## INSTRUCTIONS FOR THE TASK
Where the word "from" occurs in a line, return that line.

━━━ DATA LISTING ━━━

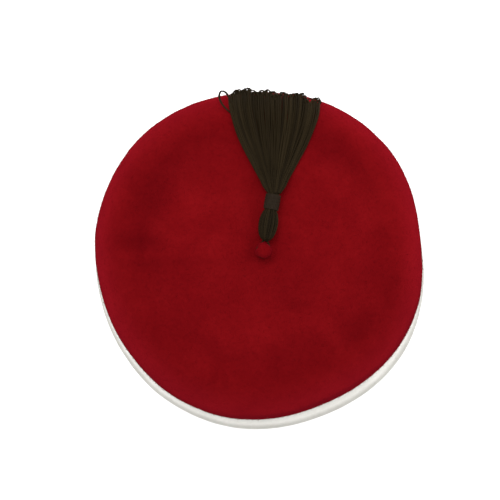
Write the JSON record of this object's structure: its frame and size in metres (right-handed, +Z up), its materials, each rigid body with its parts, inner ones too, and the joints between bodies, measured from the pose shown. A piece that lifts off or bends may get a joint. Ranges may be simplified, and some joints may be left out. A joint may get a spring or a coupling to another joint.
{
  "type": "fez hat",
  "caption": "Soft low fez of dark red wool felt with a short felt stalk, a white felt band flaring out under its rim, and a black cord tassel fanned over the back.",
  "frame": {"origin": "middle of the rim's footprint, on the surface that the hat stands on", "axes": "+Z up, -Y to the wearer's front, +Y to the back where the tassel falls, +X to the wearer's left"},
  "size_m": [0.1921, 0.1944, 0.0892],
  "materials": {
    "red_felt": "soft napped wool felt, matt",
    "white_felt": "soft cream white felt, matt",
    "black_cord": "twisted black-brown cord",
    "binding_thread": "smooth wound thread"
  },
  "bodies": {
    "root": {"crown": "red_felt", "inner_band": "white_felt", "tassel": "black_cord", "neck_binding": "binding_thread", "tassel_loop": "black_cord"}
  },
  "joints": []
}
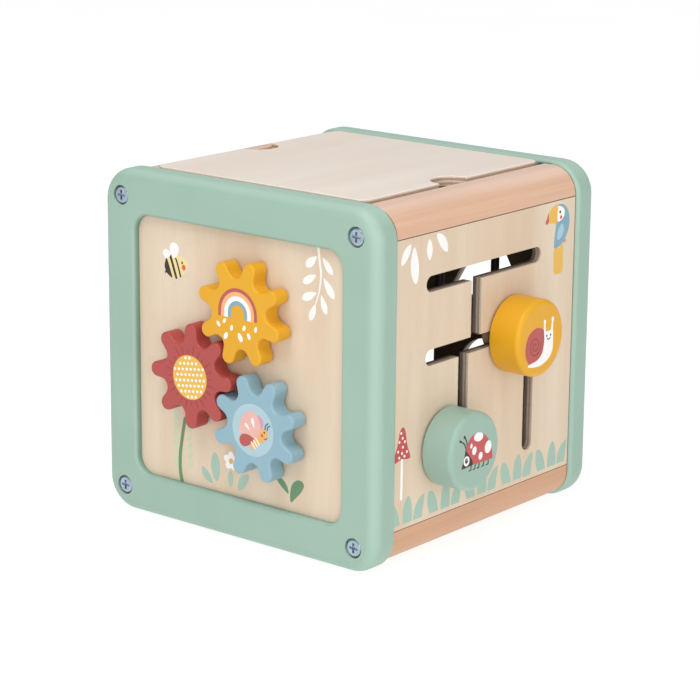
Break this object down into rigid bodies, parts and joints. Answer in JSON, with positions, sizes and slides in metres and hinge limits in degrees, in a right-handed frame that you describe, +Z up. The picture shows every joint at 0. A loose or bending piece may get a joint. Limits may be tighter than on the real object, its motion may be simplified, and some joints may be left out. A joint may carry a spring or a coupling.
{
  "type": "wooden activity cube",
  "caption": "Wooden baby activity cube with turning flower gears, sliding knobs in a slot maze, shape-sorting holes and a lift-off lid that carries bead loops.",
  "frame": {"origin": "centre of the overall footprint, knobs and gears included, at floor level", "axes": "+X to the right along the gear face, towards the side with the knobs; +Y from the gear face to the back; +Z up"},
  "size_m": [0.219, 0.2074, 0.2004],
  "materials": {
    "mint_paint": "satin paint on fibreboard",
    "plywood": "clear matt lacquer on light plywood",
    "beech": "clear satin lacquer on beech",
    "yellow_paint": "satin paint on wood",
    "red_paint": "satin paint on wood",
    "blue_paint": "satin paint on wood",
    "steel": "zinc plated",
    "nylon": "natural moulded nylon",
    "wire_coat": "powder coated steel wire"
  },
  "bodies": {
    "cube": {"front_frame": "mint_paint", "rear_frame": "mint_paint", "front_frame_screws": "steel", "rear_frame_screws": "steel", "rail_top_right": "beech", "rail_top_left": "beech", "rail_bottom_right": "beech", "rail_bottom_left": "beech", "front_panel": "plywood", "rear_panel": "plywood", "right_panel": "plywood", "left_panel": "plywood", "bottom_panel": "plywood", "red_gear_bush": "nylon", "red_gear_washer": "steel", "yellow_gear_bush": "nylon", "yellow_gear_washer": "steel", "blue_gear_bush": "nylon", "blue_gear_washer": "steel"},
    "red_gear": {"red_gear": "red_paint", "red_gear_screw": "steel"},
    "yellow_gear": {"yellow_gear": "yellow_paint", "yellow_gear_screw": "steel"},
    "blue_gear": {"blue_gear": "blue_paint", "blue_gear_screw": "steel"},
    "yellow_slider": {"yellow_knob_spool": "nylon", "yellow_knob_retainer": "beech"},
    "yellow_knob": {"yellow_knob": "yellow_paint", "yellow_knob_screw": "steel"},
    "mint_slider": {"mint_knob_spool": "nylon", "mint_knob_retainer": "beech"},
    "mint_knob": {"mint_knob": "mint_paint", "mint_knob_screw": "steel"},
    "lid": {"lid_board": "plywood", "bead_wire_right": "wire_coat", "bead_wire_left": "wire_coat"},
    "bead_red": {"bead_red": "red_paint"},
    "bead_yellow": {"bead_yellow": "yellow_paint"},
    "bead_blue": {"bead_blue": "blue_paint"},
    "bead_mint": {"bead_mint": "mint_paint"}
  },
  "joints": [
    {"name": "red_gear_spin", "type": "hinge", "parent": "cube", "child": "red_gear", "pos_m": [-0.0357, -0.09625, 0.0916], "axis": [0, -1, 0], "continuous": true},
    {"name": "yellow_gear_spin", "type": "hinge", "parent": "cube", "child": "yellow_gear", "pos_m": [-0.0002, -0.09625, 0.1329], "axis": [0, -1, 0], "continuous": true},
    {"name": "blue_gear_spin", "type": "hinge", "parent": "cube", "child": "blue_gear", "pos_m": [0.011, -0.09625, 0.0703], "axis": [0, -1, 0], "continuous": true},
    {"name": "yellow_knob_slide", "type": "slide", "parent": "cube", "child": "yellow_slider", "axis": [0, 1, 0], "range_m": [-0.0731, 0.0182]},
    {"name": "yellow_knob_spin", "type": "hinge", "parent": "yellow_slider", "child": "yellow_knob", "pos_m": [0.0955, 0.02525, 0.1132], "axis": [1, 0, 0], "continuous": true},
    {"name": "mint_knob_slide", "type": "slide", "parent": "cube", "child": "mint_slider", "axis": [0, 1, 0], "range_m": [-0.0142, 0.0153]},
    {"name": "mint_knob_spin", "type": "hinge", "parent": "mint_slider", "child": "mint_knob", "pos_m": [0.0955, -0.03365, 0.0614], "axis": [1, 0, 0], "continuous": true},
    {"name": "lid_lift", "type": "slide", "parent": "cube", "child": "lid", "axis": [0, 0, 1], "range_m": [0, 0.125]},
    {"name": "bead_red_travel", "type": "hinge", "parent": "lid", "child": "bead_red", "pos_m": [0.0405, 0.04875, 0.1324], "axis": [1, 0, 0], "range_deg": [0, 55]},
    {"name": "bead_yellow_travel", "type": "hinge", "parent": "lid", "child": "bead_yellow", "pos_m": [0.0405, 0.04875, 0.1324], "axis": [1, 0, 0], "range_deg": [-55, 0]},
    {"name": "bead_blue_travel", "type": "hinge", "parent": "lid", "child": "bead_blue", "pos_m": [-0.0595, -0.04125, 0.1324], "axis": [1, 0, 0], "range_deg": [0, 55]},
    {"name": "bead_mint_travel", "type": "hinge", "parent": "lid", "child": "bead_mint", "pos_m": [-0.0595, -0.04125, 0.1324], "axis": [1, 0, 0], "range_deg": [-55, 0]}
  ],
  "couplings": [
    {"joint": "yellow_gear_spin", "follows": "red_gear_spin", "ratio": -1},
    {"joint": "blue_gear_spin", "follows": "red_gear_spin", "ratio": -1}
  ]
}
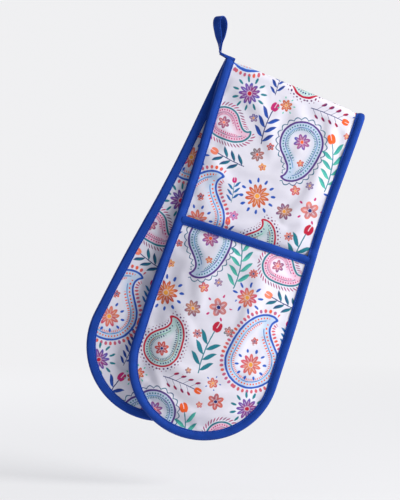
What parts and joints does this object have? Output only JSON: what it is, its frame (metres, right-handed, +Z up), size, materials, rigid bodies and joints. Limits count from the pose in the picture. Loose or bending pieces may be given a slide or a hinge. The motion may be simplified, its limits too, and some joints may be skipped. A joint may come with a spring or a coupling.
{
  "type": "double oven glove",
  "caption": "Padded cotton strip folded across its middle, with a hand pocket at each round end, bound edges and a hanging loop.",
  "frame": {"origin": "inside the top of the hanging loop, where a hook bears", "axes": "+Z up as the glove hangs, +X to the right seen from its front, -Y towards someone who looks at the front half"},
  "size_m": [0.3357, 0.0398, 0.5107],
  "materials": {
    "printed_cotton": "matte woven cotton with a painted paisley print",
    "plain_lining": "matte plain cotton",
    "wadding": "soft needled filling",
    "blue_binding": "matte cotton bias tape"
  },
  "bodies": {
    "loop": {"hanging_loop": "blue_binding"},
    "fold": {"loop_tail": "blue_binding", "fold_outer_cloth": "printed_cotton", "fold_wadding": "wadding", "fold_inner_cloth": "printed_cotton", "fold_left_binding": "blue_binding", "fold_right_binding": "blue_binding"},
    "front_half": {"front_outer_cloth": "printed_cotton", "front_wadding": "wadding", "front_inner_cloth": "printed_cotton", "front_edge_binding": "blue_binding", "front_pocket_cloth": "printed_cotton", "front_pocket_wadding": "wadding", "front_pocket_lining": "plain_lining", "front_mouth_binding": "blue_binding"},
    "back_half": {"back_outer_cloth": "printed_cotton", "back_wadding": "wadding", "back_inner_cloth": "printed_cotton", "back_edge_binding": "blue_binding", "back_pocket_cloth": "printed_cotton", "back_pocket_wadding": "wadding", "back_pocket_lining": "plain_lining", "back_mouth_binding": "blue_binding"}
  },
  "joints": [
    {"name": "loop_swing", "type": "hinge", "parent": "loop", "child": "fold", "pos_m": [0, 0, -0.04235], "axis": [0, 1, 0], "range_deg": [-60, 60]},
    {"name": "front_fold", "type": "hinge", "parent": "fold", "child": "front_half", "pos_m": [0.08974, -0.00573, -0.08613], "axis": [-0.9222, 0, 0.3867], "range_deg": [0, 90]},
    {"name": "back_fold", "type": "hinge", "parent": "fold", "child": "back_half", "pos_m": [0.08974, 0.00573, -0.08613], "axis": [0.9222, 0, -0.3867], "range_deg": [0, 90]}
  ]
}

━━━

## SOLVED EXERCISE
Write the JSON record of this object's structure: its frame and size in metres (right-handed, +Z up), its materials, each rigid body with its parts, inner ones too, and the joints between bodies, measured from the pose shown. A piece that lifts off or bends may get a joint. Ranges may be simplified, and some joints may be left out. A joint may get a spring or a coupling to another joint.
  "frame": {"origin": "centre of the overall footprint, knobs and gears included, at floor level", "axes": "+X to the right along the gear face, towards the side with the knobs; +Y from the gear face to the back; +Z up"},
What parts and joints does this object have? Output only JSON: what it is, its frame (metres, right-handed, +Z up), size, materials, rigid bodies and joints. Limits count from the pose in the picture. Loose or bending pieces may be given a slide or a hinge. The motion may be simplified, its limits too, and some joints may be skipped. A joint may come with a spring or a coupling.
  "frame": {"origin": "inside the top of the hanging loop, where a hook bears", "axes": "+Z up as the glove hangs, +X to the right seen from its front, -Y towards someone who looks at the front half"},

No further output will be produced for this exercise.